Did you face any difficulties when translating your thesis into simple language?

I have to translate things into simple language so that I can understand them myself, so writing this booklet was easier for me than writing complex research papers! The hardest thing was leaving out things that were fascinating to me, but wouldn’t have interested anyone else. I did have to delete a lot.

What advice would you give to other geoscientists hoping to communicate their research findings to a wider audience?
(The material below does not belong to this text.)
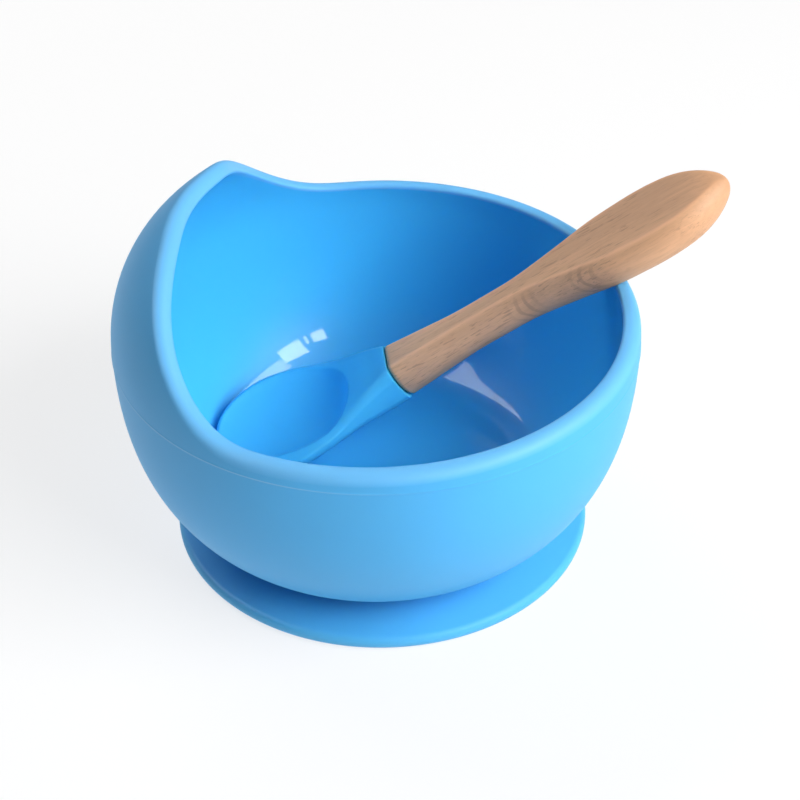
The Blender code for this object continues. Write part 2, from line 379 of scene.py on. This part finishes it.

My advice is for other geoscientists is do what you can – it isn’t easy, but it is worth it. In my case, my funding covered my research and writing my papers and thesis, but not writing this booklet (or poster). I had to take an administrative job, and wrote the booklet in my spare time. But my research is in the public domain now in a way that never would have happened through scientific journals alone. And I have the satisfaction of knowing that my research is going to be really useful to a lot of different people and organizations; that was always my main reason for doing the research in the first place.

And finally, what next for you?

The response I’ve had to the booklet and poster has been incredibly positive, and it has convinced me that it’s really important to make science available to the non-scientists who really need it (and to anyone else who’s interested). So, I plan to spend the next few months producing some more examples of accessible science, with the help and permission of the original researchers, and looking at what formats work best for non-scientists, e.g. booklet, factsheet, poster, etc. I also want to investigate how self-edited, self-published work can retain it’s integrity, and what can be done to make it easier for geoscientists to make their research accessible to all.

I plan to do more geological research in the future, and I will be putting together some funding applications over the next year or so. I like the idea of creating research opportunities for myself because I have rather specific ideas about the projects I want to do!

It’s great to see good science communication in action. Thanks for talking to us!